If you choose to do so, always include other insights outside of your most important metric to get a good overall picture of your experiment.

At low numbers, this method is the least advisable, so let’s quickly move on to the next method.

Make adjustments and monitor them in the long term

If there is really very little traffic, it can be an option to simply implement changes and use quantitative analyses (web analysis) to monitor what happens to your metrics from the moment it is implemented.

Also, add an annotation to Google Analytics right away.

Do you see a structurally positive effect on your conversion metric?

Then at least your adjustment doesn’t seem to hurt. If it shows a negative effect from that moment on, you can therefore consider reversing your adjustment.

Be aware that you are now looking at correlation instead of causation.
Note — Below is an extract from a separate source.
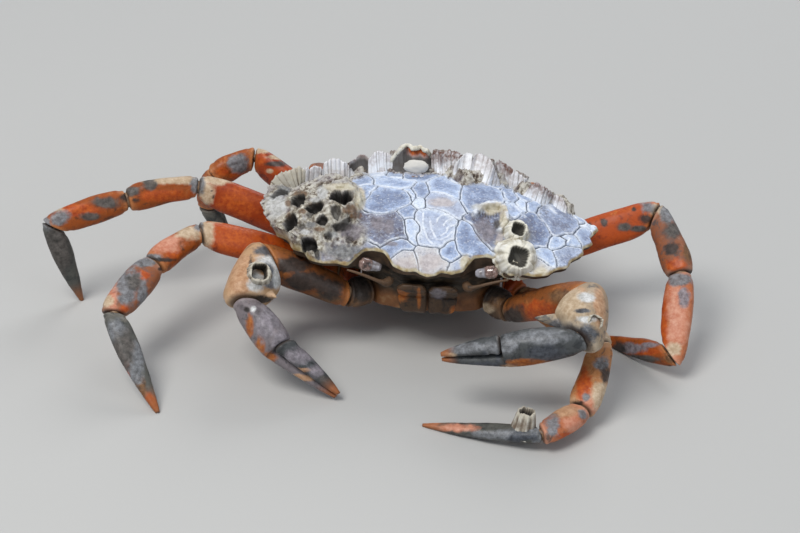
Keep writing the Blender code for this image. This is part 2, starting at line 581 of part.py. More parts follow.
def socket_cuts(x, y):
    """The line that keeps a plate with this middle clear of the eye's notch."""
    side = math.copysign(1, x)
    if y > SOCKET_REACH:
        return []
    if abs(x) > SOCKET_OUTER:
        return [(side * SOCKET_OUTER, y, -side, 0)]
    if abs(x) > SOCKET_INNER:
        return [(x, SOCKET_BACK, 0, -1)]
    return [(side * SOCKET_INNER, y, side, 0)] if y < SOCKET_BACK else []


def area(polygon):
    return sum(ax * by - ay * bx for (ax, ay), (bx, by) in zip(polygon, polygon[1:] + polygon[:1])) / 2


def tidy_polygon(polygon, shortest=0.5, straight=0.12):
    """Drops corners that lie close to another one or on the line between their neighbours."""
    kept = list(polygon)
    changed = True
    while changed and len(kept) > 3:
        changed = False
        for k, (px, py) in enumerate(kept):
            (ax, ay), (bx, by) = kept[k - 1], kept[(k + 1) % len(kept)]
            chord = math.hypot(bx - ax, by - ay)
            off = abs((bx - ax) * (py - ay) - (by - ay) * (px - ax)) / max(chord, 1e-6)
            if off < straight or math.hypot(px - ax, py - ay) < shortest:
                kept.pop(k)
                changed = True
                break
    return kept


def plate(polygon):
    low = [(x, y, shield_top(x, y) - PLATE_SINK) for x, y in polygon]
    high = [(x, y, shield_top(x, y) + PLATE_RISE) for x, y in polygon]
    return loft([low, high])


def carapace():
    made = link("carapace", shield(), "crust", SHELL_CRUST)
    crust = [plate(cell) for cell in plate_cells()]
    crust += [shield_barnacle(entry, FIRST_SEED + k) for k, entry in enumerate(BARNACLES)]
    fuse(made, crust, solver="MANIFOLD")


def body_outline():
    return BODY_OUTLINE + [(-x, y) for x, y in reversed(BODY_OUTLINE[1:-1])]


def body_crown():
    """The body's upper outline, close under the shield."""
    ring = []
    for x, y in body_outline():
        share = SOCKET_TOP_SHARE if (abs(x), y) == BODY_OUTLINE[2] else BODY_TOP_SHARE
        reach = smooth_radius(math.atan2(x, -y)) * share / math.hypot(x, y)
        ring.append((x * reach, y * reach, rim(y * reach) - SHIELD_EDGE - GAP))
    return ring


def thorax():
    """The body under the shield: straight walls where the legs grow, flaring to the shield above."""
    rings = []
    for level, share in reversed(BODY_LEVELS):
        rise = BELLY_RISE * (BODY_LEVELS[0][0] - level) / (BODY_LEVELS[0][0] - BODY_LOW)
        front = BODY_OUTLINE[0][1] - BELLY_START
        rings.append([(x * share, y * share, level + rise * max(0.0, (y - BELLY_START) / front) ** BELLY_POWER)
                      for x, y in body_outline()])
    crown = body_crown()
    flare = []
    for (x, y), (cx, cy, cz) in zip(body_outline(), crown):
        drop = (RIM_Z - SHIELD_EDGE - GAP - cz) * FLARE_DROP
        flare.append((x + (cx - x) * FLARE_MIX, y + (cy - y) * FLARE_MIX, FLARE_LEVEL - drop))
    link("thorax", loft(rings + [flare, crown]), "underside", SHELL_BROWN)


def eye(name, sign):
    """A short stalk and its rounded eye, lying in the notch of the front margin."""
    inner = Vector((EYE_INNER[0] * sign, *EYE_INNER[1:]))
    outer = Vector((EYE_OUTER[0] * sign, *EYE_OUTER[1:]))
    axis, up, side = axes_of(inner, outer, Vector((0, -1, 0)))
    rings = [oval(inner.lerp(outer, share), up, side, size, size, power=1) for share, size in EYE_PROFILE]
    link(name, loft(rings), "eye", EYE_DARK)


def feeler(name, sign):
    """One antenna: a stout foot and a thin whip that curves outward below the eye."""
    points = [Vector((x * sign, y, z)) for x, y, z in FEELER_PATH]
    rings = []
    for k, point in enumerate(points):
        ahead = points[min(k + 1, len(points) - 1)] - points[max(k - 1, 0)]
        axis, up, side = axes_of(Vector(), ahead, Vector((0, 0, 1)))
        rings.append(oval(point, up, side, FEELER_SIZES[k], FEELER_SIZES[k], FEELER_SIDES, power=1))
    link(name, loft(rings), "orange_shell", SHELL_ORANGE)


def mouth_plate(name, sign):
    """One outer jaw-foot: a long plate with a shorter, rounder one above it, covering half the mouth."""
    rings = []
    for z, y, low_x, high_x, thick in MOUTH_LEVELS:
        corners = [(low_x, 0), (high_x, 0), (high_x, -thick * MOUTH_SIDES[0]),
                   (high_x - MOUTH_BEVEL[0], -thick), (low_x + MOUTH_BEVEL[1], -thick),
                   (low_x, -thick * MOUTH_SIDES[1])]
        rings.append([(x * sign, y + dy, z) for x, dy in corners])
    link(name, loft(rings), "orange_shell", SHELL_ORANGE)


def abdomen():
    """The tail folded under the body: seven broad plates, each lower at its seams."""
    path = [Vector((0, y, z)) for y, z in TAIL_PATH]
    rings = []
    for k, (point, half_width) in enumerate(zip(path, TAIL_HALF_WIDTHS)):
        ahead = path[min(k + 1, len(path) - 1)] - path[max(k - 1, 0)]
        axis, up, side = axes_of(Vector(), ahead, Vector((1, 0, 0)))
        for shift, shrink in ((-TAIL_SEAM, 1.0), (0.0, TAIL_THIN), (TAIL_SEAM, 1.0)):
            if (k == 0 and shift < 0) or (k == len(path) - 1 and shift > 0):
                continue
            centre = point + axis * shift
            width = half_width * (1 + shrink) / 2
            rings.append(oval(centre, up, side, TAIL_HALF_THICK * shrink, width, TAIL_SIDES, TAIL_POWER))
    link("abdomen", loft(rings), "underside", SHELL_BROWN)


def build():
    carapace()
    thorax()
    abdomen()
    for side_name, sign in (("left", 1), ("right", -1)):
        eye(f"eye_{side_name}", sign)
        feeler(f"antenna_{side_name}", sign)
        mouth_plate(f"maxilliped_{side_name}", sign)
    for name in LEG_JOINTS:
        walking_leg(name)
    for name in CLAW_JOINTS:
        claw(name)
    centre_on_origin()


def centre_on_origin():
    """Moves the whole crab so that its box is centred over the origin, its feet still at z = 0."""
    low, high = Vector((math.inf,) * 3), Vector((-math.inf,) * 3)
    for item in CRAB.objects:
        for vertex in item.data.vertices:
            low = Vector(map(min, low, vertex.co))
            high = Vector(map(max, high, vertex.co))
    middle = (low + high) / 2
    for item in CRAB.objects:
        item.data.transform(Matrix.Translation((-middle.x, -middle.y, 0)))


clear_scene()
CRAB = bpy.data.collections.new("green_crab")
bpy.context.scene.collection.children.link(CRAB)
build()
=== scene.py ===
"""The look of a life-size green crab whose shield is crusted with barnacles and lime plates.

Sizes are in millimetres in the crab's own frame: the origin lies on the floor under the middle of its shield,
the crab faces -Y and its own left side is at +X. Each piece is moved onto the solids where its mesh is made.
"""
import itertools
import math

import bpy
import numpy as np
from mathutils import Matrix, Vector


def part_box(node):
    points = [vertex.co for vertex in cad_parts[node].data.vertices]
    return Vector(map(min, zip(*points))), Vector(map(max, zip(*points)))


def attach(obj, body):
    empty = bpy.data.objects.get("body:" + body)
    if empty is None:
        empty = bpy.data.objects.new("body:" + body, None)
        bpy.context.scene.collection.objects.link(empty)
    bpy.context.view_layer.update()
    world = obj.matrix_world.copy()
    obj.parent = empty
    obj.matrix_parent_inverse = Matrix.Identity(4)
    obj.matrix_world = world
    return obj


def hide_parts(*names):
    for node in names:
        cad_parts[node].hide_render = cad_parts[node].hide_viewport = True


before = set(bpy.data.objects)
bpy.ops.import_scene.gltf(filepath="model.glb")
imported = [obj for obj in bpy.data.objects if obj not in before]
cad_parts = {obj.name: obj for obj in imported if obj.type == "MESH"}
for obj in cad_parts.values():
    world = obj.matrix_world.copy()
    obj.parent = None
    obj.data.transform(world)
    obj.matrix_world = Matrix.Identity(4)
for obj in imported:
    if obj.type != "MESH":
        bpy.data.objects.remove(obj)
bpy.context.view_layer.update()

MM = 0.001
THORAX_MID_Y = 0.43
LOW, HIGH = (np.array(corner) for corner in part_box("thorax"))
SHIFT = np.array([(LOW[0] + HIGH[0]) / 2, (LOW[1] + HIGH[1]) / 2 - THORAX_MID_Y * MM, 0.0])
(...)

In other words: you can never prove afterward that an improvement or deterioration in your conversion rate is the result of your change.

Usertesting / usability research

For larger re-designs or adjustments, a user survey is recommended.

This gives you direct insight into the reactions to adjustments you want to make.

The disadvantage here is that there are often only a handful of users participating in the survey who may not be representative of all users of your website.

In addition, the users will go through your site more consciously because they have to give feedback. This can cause different behavior than when they actually visit your website themselves.

Stay practical

It is now clear that data-driven working is of great importance. Even if your website does not directly lend itself to A/ B testing, there are still many possibilities.

All in all, it’s essential to know what helps your users and what doesn’t. If you don’t work data-driven, you won’t be any the wiser.

So it may just be that you make the wrong adjustments.

Of course, you don’t want that for your organization. So try to use the most practical way for your organization and learn what works and what doesn’t. Also in your approach.

Good luck with actually improving your website and helping your users!